Michael Lind, author of "Vietnam: The Necessary War: Grand Strategy, Domestic Politics, and the American War for Indochina"
Vietnam was a disastrous failure. The result was both a geopolitial catastrophe, where the U.S. was humiliated and defeated by the Soviet bloc, and a domestic political catastrophe, because American public support for the Cold War melted down for much of the 1970s. So it was a resounding defeat. But the thesis of my book is that it was a defeat, but it was not a mistake. It was a battle that was worth fighting, because Indochina was one of the most important fronts in the Cold War along with Korea and Taiwan and West Germany.
I criticize the argument that many conservatives and military people have made, though not all military people: that civilians unjustly restrained Gen. Westmoreland, who could have won the war between 1965 and 1968 with fewer limits on either the scope of the war or the intensity.
The new archival evidence from the Soviet Union and China suggests that there was a genuine threat of Chinese intervention if the U.S. had actually invaded North Vietnam. There was a secret agreement between China and North Vietnam that China would go to war with the U.S. if the U.S. invaded, and that seems like a plausible threat since they did that during the Korean War. In retrospect it now appears that the Johnson administration was prudent in ruling out an invasion of North Vietnam.

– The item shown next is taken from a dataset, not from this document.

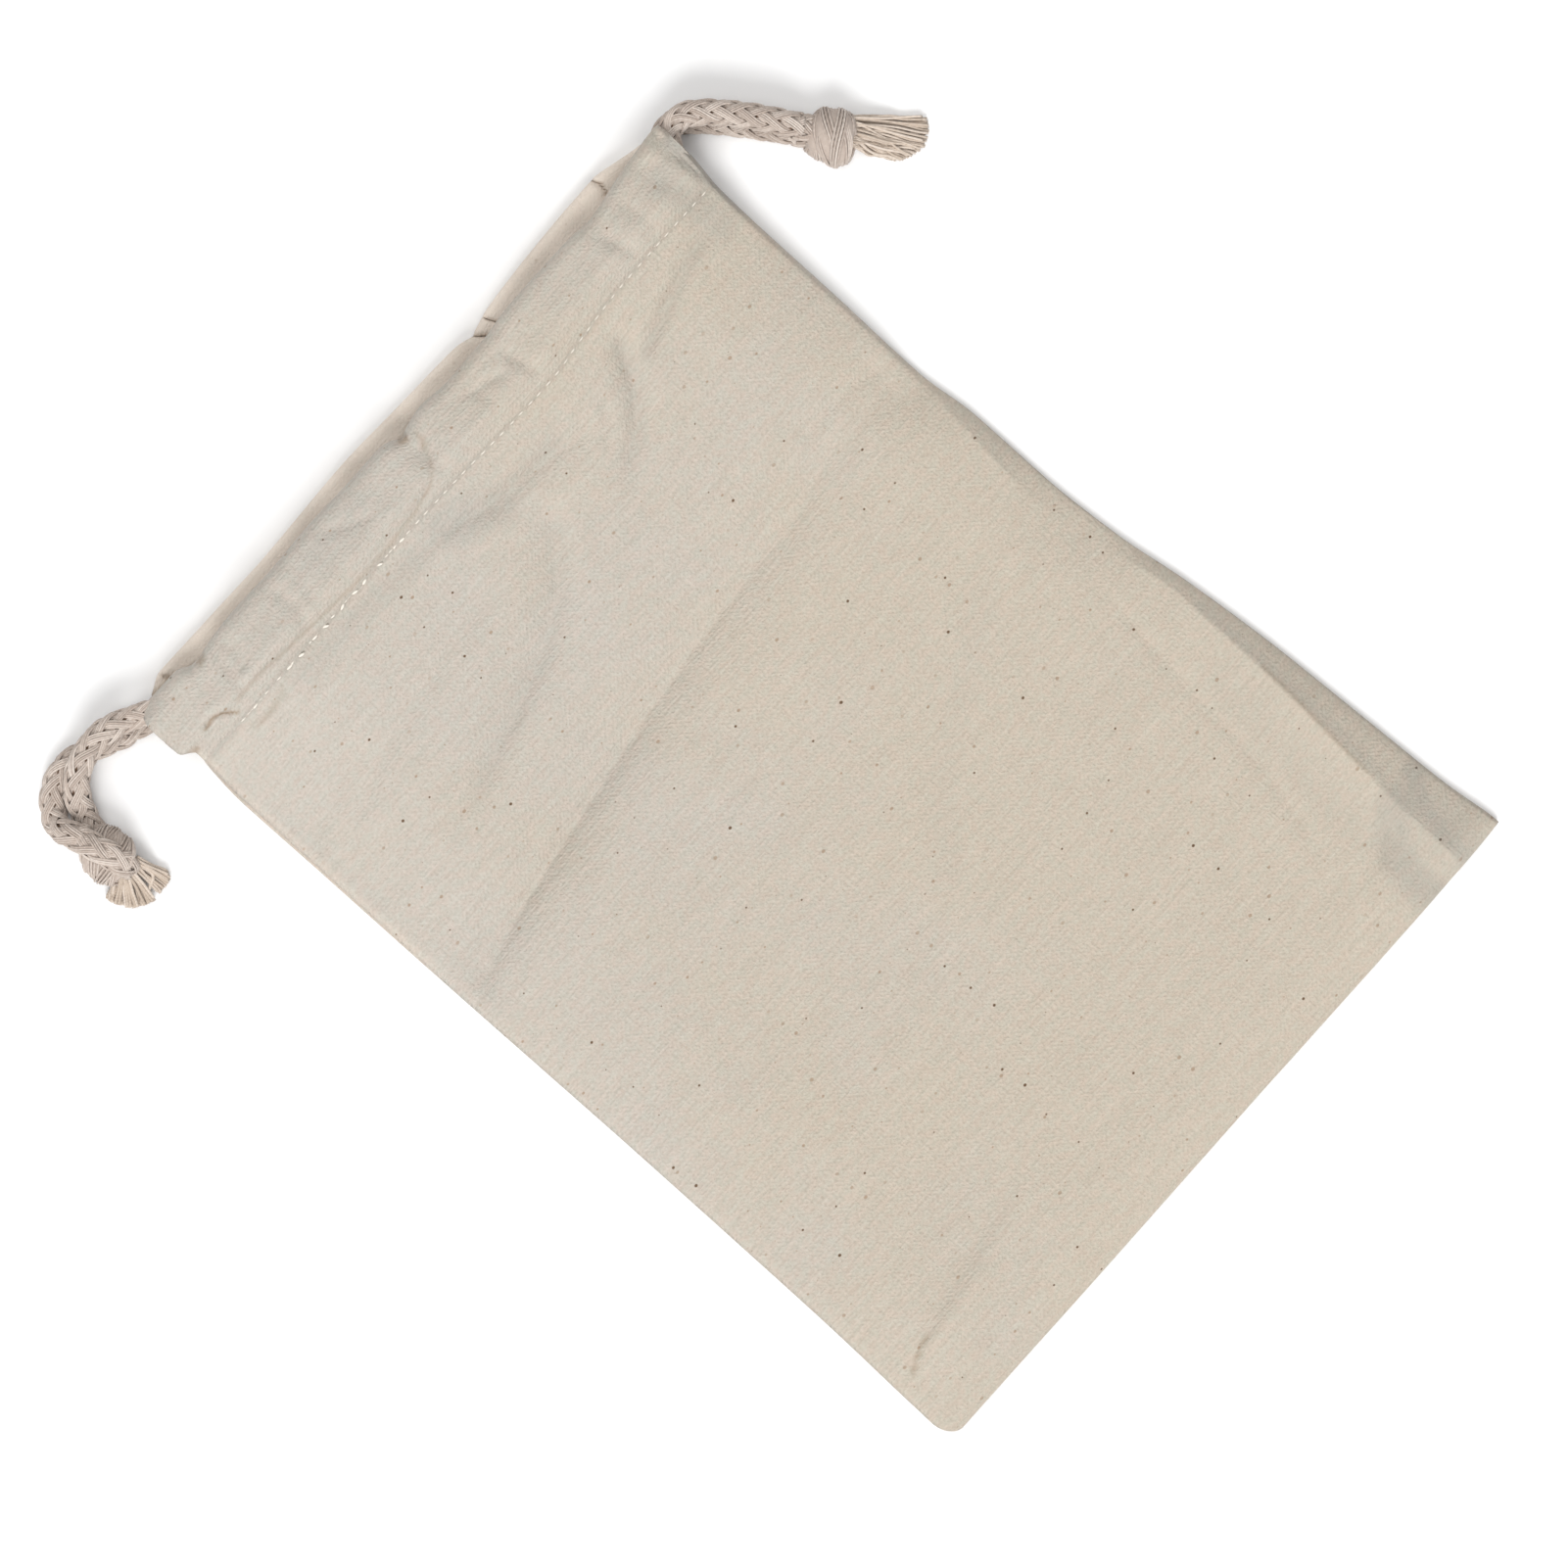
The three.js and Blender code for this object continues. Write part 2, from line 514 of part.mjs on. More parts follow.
const yarnWide = 1.5;
const socketGap = gap + 0.05;          // space round a cord's end inside its knot
const socketSteps = 8;                 // and how much of the cord's end it follows

function knotSolid(knot) {
  const core = new THREE.SphereGeometry(1, 18, 12);
  core.scale(0.45 * knotWide, 0.46 * knotLong, 0.47 * knotHigh);
  let solid = toSolid(core);
  wraps.forEach((wrap) => {
    const ring = new THREE.TorusGeometry(wrap.radius, wrap.cord, 8, 20);
    ring.scale(1, 1.12, 1);
    ring.rotateX(THREE.MathUtils.degToRad(wrap.tilt));
    ring.rotateZ(THREE.MathUtils.degToRad(wrap.swing));
    ring.translate(wrap.x, wrap.y, wrap.z);
    solid = solid.add(toSolid(ring));
  });
  solid = solid.rotate([0, 0, knot.turn]).translate([knot.x, knot.y, 0.5 * knotHigh]);
  for (let i = 0; i < knot.yarns; i += 1) {
    solid = solid.add(yarnSolid(knot, i));
  }
  solid = solid.trimByPlane([0, 0, 1], 0);
  const steps = stepsOf(knot.route);
  const upperSocket = cordSolid(knot.route, knot.isFree, socketGap, 0, socketSteps);
  const lowerSocket = cordSolid(knot.route, knot.isFree, socketGap, steps - socketSteps, steps);
  return solid.subtract(upperSocket).subtract(lowerSocket);
}

// The wraps of a knot, as rings of cord about its middle.
const wraps = [
  { radius: 3.1, cord: 1.9, tilt: 62, swing: 24, x: 0.2, y: 1.6, z: 0 },
  { radius: 3.2, cord: 1.8, tilt: 70, swing: -32, x: -0.2, y: -1.5, z: 0.1 },
];

// One loose yarn of a frayed end, of four sides, from inside the knot to its tip on the surface.
function yarnSolid(knot, i) {
  const share = i / (knot.yarns - 1);
  const angle = THREE.MathUtils.degToRad(mix(knot.from, knot.to, share));
  const upper = i % 2;          // every other yarn lies on its neighbours
  const ends = mix(knot.first, knot.last, share);
  const bulge = knot.middle - 0.5 * (knot.first + knot.last);
  const length = ends + 4 * bulge * share * (1 - share) - 0.5 * upper * yarnWide;
  const half = 0.5 * yarnWide;
  const rest = half + upper * 1.25 * yarnWide;
  const stations = [0, knot.split, 0.75, 1];
  const heights = [0.4 * knotHigh, rest + 0.5 * half, rest, upper ? rest * 0.7 : rest];
  const rings = stations.map((s, k) => {
    const size = half * (k === 0 ? 0.8 : 1 - 0.12 * k);
    const along = new THREE.Vector3(Math.cos(angle), Math.sin(angle), 0);
    const side = new THREE.Vector3(-along.y, along.x, 0);
    const reach = s * length;
    const centre = new THREE.Vector3(knot.rootX, knot.rootY, 0).addScaledVector(along, reach);
    centre.z = Math.max(size, heights[k]);
    return [[1, 1], [-1, 1], [-1, -1], [1, -1]].map(([a, b]) => {
      const p = centre.clone().addScaledVector(side, a * size);
      p.z += b * size;
      return p;
    });
  });
  return toSolid(loftSections(rings));
}

const materials = {
  cloth: new THREE.MeshStandardMaterial({ color: 0xd3c9b8, roughness: 0.95, metalness: 0 }),
  cord: new THREE.MeshStandardMaterial({ color: 0xc9b9a6, roughness: 0.95, metalness: 0 }),
};

const bag = new THREE.Group();

function addPiece(name, solid, material) {
  const mesh = new THREE.Mesh(toGeometry(solid), material);
  mesh.name = name;
  bag.add(mesh);
}

addPiece('front_panel', panelSolid(frontShape), materials.cloth);
addPiece('back_panel', panelSolid(backShape), materials.cloth);
addPiece('drawstring_left', cordSolid(leftRoute, leftFree), materials.cord);
addPiece('drawstring_right', cordSolid(rightRoute, rightFree), materials.cord);
knots.forEach((knot) => addPiece(knot.name, knotSolid(knot), materials.cord));

export default bag;
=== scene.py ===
# %% [markdown]
# This lesson dresses a small cotton drawstring bag. The bag lies flat and empty, seen from straight
# above, with its mouth a little open and a knotted pair of cord ends at each side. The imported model
# gives the frame; its six nodes are hidden, and the pieces made here take their place.

# %% Load the frame
import math

import bpy
import numpy as np
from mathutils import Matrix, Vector


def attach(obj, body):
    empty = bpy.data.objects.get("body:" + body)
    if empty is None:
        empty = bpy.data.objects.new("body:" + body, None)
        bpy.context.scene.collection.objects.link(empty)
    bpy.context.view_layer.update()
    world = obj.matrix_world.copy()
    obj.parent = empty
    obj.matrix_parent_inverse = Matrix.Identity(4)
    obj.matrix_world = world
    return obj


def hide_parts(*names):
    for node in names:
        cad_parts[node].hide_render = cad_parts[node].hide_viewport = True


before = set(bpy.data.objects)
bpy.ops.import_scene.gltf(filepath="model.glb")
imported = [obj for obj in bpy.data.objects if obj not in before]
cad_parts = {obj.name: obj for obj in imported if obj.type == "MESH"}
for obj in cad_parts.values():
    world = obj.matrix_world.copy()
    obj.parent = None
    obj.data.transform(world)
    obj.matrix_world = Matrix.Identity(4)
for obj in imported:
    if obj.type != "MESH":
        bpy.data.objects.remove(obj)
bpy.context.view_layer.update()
MM = 0.001
print("nodes:", sorted(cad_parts))

# %% [markdown]
# The photograph looks straight down and shows the bag turned by about 49 degrees. A long lens from
# far away keeps the raised casing from looking larger than the flat bottom.

# %% Camera
PHOTO_WIDTH = 289.1 * MM      # how much of the table the photograph shows
PHOTO_TURN = -48.93           # degrees
PHOTO_MIDDLE = (-5.2 * MM, 2.0 * MM)
CLOTH_LEVEL = 6 * MM          # the height at which that width is meant
LENS = 300.0
SENSOR = 36.0

camera_data = bpy.data.cameras.new("camera")
camera_data.lens = LENS
camera_data.sensor_width = SENSOR
camera_data.clip_end = 20.0
camera = bpy.data.objects.new("camera", camera_data)
bpy.context.collection.objects.link(camera)
camera.location = (*PHOTO_MIDDLE, PHOTO_WIDTH * LENS / SENSOR + CLOTH_LEVEL)
camera.rotation_euler = (0, 0, math.radians(PHOTO_TURN))
bpy.context.scene.camera = camera
bpy.context.scene.view_settings.view_transform = "Standard"
print("camera at", [round(value, 3) for value in camera.location])

# %% [markdown]
# The floor is plain and pale. A soft key light comes from the side of the bag's bottom left corner, so
# folds that face away from it go darker. A second one from straight above reaches into the open mouth,
# and the pale surroundings fill the rest. Both are suns with a wide disk: their light is as soft as a
# large studio lamp's, and equally strong all over the bag.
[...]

The problem with the other alternative that is sometimes discussed, cutting off the Ho Chi Minh Trail, is that that would have been a good idea, but you would have had to suppress the Hanoi-controlled insurgency in South Vietnam first. Basically, there is a certain amount of wishful thinking on the part of the right, particularly thinking that the war could have been won very quickly by massive use of firepower, or by an invasion of North Vietnam or cutting off the Ho Chi Minh Trail. Once the U.S. was committed to South Vietnam, and to Indochina in general, this was a long-term commitment that required a combination of low-intensity war and conventional war. There was no quick, easy solution.
In terms of foreign policy, I think it's had a bad effect on both the left and the right. There used to be realistic liberals and essentially the anti-war movement took over liberalism in the late 1960s. The so-called Cold War liberals, in the tradition of Harry Truman and John F. Kennedy and Lyndon Johnson, were either marginalized or driven into the Republican Party. Up until recently, the Democrats have been almost completely pacifist and isolationist. They've opposed every single weapons system, every later campaign in the Cold War, and an overwhelming majority of Democrats voted against the Gulf War. This has only changed slightly since the Kosovo war, where for the first time in a quarter of a century, some liberals supported the use of military force abroad.

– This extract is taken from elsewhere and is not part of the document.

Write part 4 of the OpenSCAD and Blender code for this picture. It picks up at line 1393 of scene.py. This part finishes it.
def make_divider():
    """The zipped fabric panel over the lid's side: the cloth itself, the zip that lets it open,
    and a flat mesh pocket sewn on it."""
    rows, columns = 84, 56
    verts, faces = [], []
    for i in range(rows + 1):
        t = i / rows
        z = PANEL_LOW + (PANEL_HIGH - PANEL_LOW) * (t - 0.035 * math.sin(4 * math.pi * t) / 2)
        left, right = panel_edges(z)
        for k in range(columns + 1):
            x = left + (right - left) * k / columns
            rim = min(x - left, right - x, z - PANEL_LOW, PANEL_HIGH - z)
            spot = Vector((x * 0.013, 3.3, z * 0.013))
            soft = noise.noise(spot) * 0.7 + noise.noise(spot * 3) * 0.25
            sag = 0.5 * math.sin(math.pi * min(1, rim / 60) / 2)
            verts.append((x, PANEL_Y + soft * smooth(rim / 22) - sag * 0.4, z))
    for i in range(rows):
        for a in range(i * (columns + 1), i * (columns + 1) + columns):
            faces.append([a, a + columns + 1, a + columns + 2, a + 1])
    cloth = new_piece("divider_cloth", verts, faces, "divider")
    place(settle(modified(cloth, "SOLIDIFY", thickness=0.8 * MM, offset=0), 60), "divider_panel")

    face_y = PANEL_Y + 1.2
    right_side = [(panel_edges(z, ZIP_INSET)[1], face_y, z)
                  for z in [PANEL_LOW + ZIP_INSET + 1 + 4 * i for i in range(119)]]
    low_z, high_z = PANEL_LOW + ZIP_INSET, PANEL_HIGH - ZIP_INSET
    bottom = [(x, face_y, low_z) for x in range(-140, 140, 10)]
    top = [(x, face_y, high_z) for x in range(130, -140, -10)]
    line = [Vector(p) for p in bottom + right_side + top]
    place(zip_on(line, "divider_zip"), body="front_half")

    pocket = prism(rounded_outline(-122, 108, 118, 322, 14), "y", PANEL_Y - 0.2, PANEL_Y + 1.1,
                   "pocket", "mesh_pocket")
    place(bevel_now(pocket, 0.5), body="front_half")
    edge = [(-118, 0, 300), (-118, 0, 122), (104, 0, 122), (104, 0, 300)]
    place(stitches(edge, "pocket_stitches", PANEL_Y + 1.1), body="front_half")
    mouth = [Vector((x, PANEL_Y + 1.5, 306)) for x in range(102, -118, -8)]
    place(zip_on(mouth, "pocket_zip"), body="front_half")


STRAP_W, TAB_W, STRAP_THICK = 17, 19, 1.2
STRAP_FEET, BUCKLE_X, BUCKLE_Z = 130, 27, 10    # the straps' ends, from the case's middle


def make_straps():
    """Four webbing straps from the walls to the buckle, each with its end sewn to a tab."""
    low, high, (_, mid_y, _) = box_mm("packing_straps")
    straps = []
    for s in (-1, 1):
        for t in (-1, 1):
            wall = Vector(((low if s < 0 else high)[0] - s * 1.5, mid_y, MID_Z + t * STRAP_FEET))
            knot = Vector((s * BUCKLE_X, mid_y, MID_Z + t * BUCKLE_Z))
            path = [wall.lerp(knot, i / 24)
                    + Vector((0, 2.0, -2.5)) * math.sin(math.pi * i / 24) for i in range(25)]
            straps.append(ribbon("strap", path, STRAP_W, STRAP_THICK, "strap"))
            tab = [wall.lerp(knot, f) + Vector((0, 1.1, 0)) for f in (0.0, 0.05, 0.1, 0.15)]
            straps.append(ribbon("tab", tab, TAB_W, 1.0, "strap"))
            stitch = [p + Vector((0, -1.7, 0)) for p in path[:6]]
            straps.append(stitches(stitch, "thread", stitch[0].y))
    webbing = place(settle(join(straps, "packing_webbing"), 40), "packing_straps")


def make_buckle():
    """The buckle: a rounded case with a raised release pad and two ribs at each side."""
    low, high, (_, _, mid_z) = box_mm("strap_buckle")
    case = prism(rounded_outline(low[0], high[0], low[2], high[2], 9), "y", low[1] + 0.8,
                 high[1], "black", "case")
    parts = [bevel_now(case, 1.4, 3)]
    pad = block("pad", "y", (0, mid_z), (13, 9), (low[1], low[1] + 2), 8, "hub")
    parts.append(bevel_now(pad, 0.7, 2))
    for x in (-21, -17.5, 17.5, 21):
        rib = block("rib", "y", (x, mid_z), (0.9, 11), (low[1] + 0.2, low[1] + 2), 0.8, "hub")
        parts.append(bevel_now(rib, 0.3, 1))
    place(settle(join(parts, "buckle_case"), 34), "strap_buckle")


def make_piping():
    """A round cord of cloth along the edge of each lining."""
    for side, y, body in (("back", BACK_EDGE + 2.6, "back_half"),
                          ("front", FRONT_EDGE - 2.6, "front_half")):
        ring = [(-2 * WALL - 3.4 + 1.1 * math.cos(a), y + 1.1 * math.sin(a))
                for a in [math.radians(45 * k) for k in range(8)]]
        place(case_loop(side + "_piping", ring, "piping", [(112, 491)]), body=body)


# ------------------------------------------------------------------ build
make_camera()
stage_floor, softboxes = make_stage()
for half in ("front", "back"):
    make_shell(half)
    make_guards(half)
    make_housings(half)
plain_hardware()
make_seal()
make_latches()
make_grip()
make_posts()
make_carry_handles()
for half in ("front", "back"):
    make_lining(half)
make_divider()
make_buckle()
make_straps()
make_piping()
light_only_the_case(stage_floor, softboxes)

It was bad for the liberals, and the conservatives learned the wrong lessons from the Vietnam War. I agree with the thesis of many military experts and civilian experts on the military, that the U.S. fought the wrong kind of war in Vietnam. Initially it should have concentrated on countering guerrilla war instead of trying to fight a massive World War II or Korea-type conventional war. But that's the sort of war that the Pentagon wants to fight. They've adopted the Weinberger and also the Powell doctrine since the Vietnam War, which holds that the U.S. should almost never intervene militarily anywhere, but if it does, it should have completely unrestrictive massive firepower, completely obliterating the enemy.
And that's just unrealistic. As we've seen both in the Gulf War and in the Balkan war, diplomacy imposes limits on all-out war. And in a lot of situations like the Balkans and Haiti and Ethiopia, what's needed is a long-term, low-level commitment, in which the U.S. engages in low-intensity conflict -- really almost policing -- where your enemies are snipers, or even crowds, and using massive firepower is both inappropriate and immoral to deal with those sorts of threats. So I think that the left and the right came away with dangerously mistaken conclusions about how to conduct the military dimension of foreign policy.
Finally, the effect of the war on American society is grossly overrated. If you look at most of the trends that are attributed to Vietnam in the U.S., whether it's the unwillingness of people to serve in the armed forces, a kind of rejection of authority in society -- usually Vietnam and Watergate are blamed for these things. But you see the same trends in Britain and Western Europe, the societies that are closest to the U.S., which obviously did not fight a Vietnam War in the 1960s. So it seems to me that almost all of these social and political trends have nothing to do with the Vietnam War. They are simply part of the evolution of these wealthy industrial democracies in the last quarter of the 20th century.
It's just intellectual laziness that leads people to ascribe these global trends to one war fought by one country. If the U.S. had simply forfeited Indochina in 1965 and withdrawn into isolationism and appeased the Soviet Union, I think there still would have been a counterculture, a student movement, all of those things would have happened. There still would have been a collapse of support for the draft, because all of those things also happened in France and Britain and in West Germany around the same time.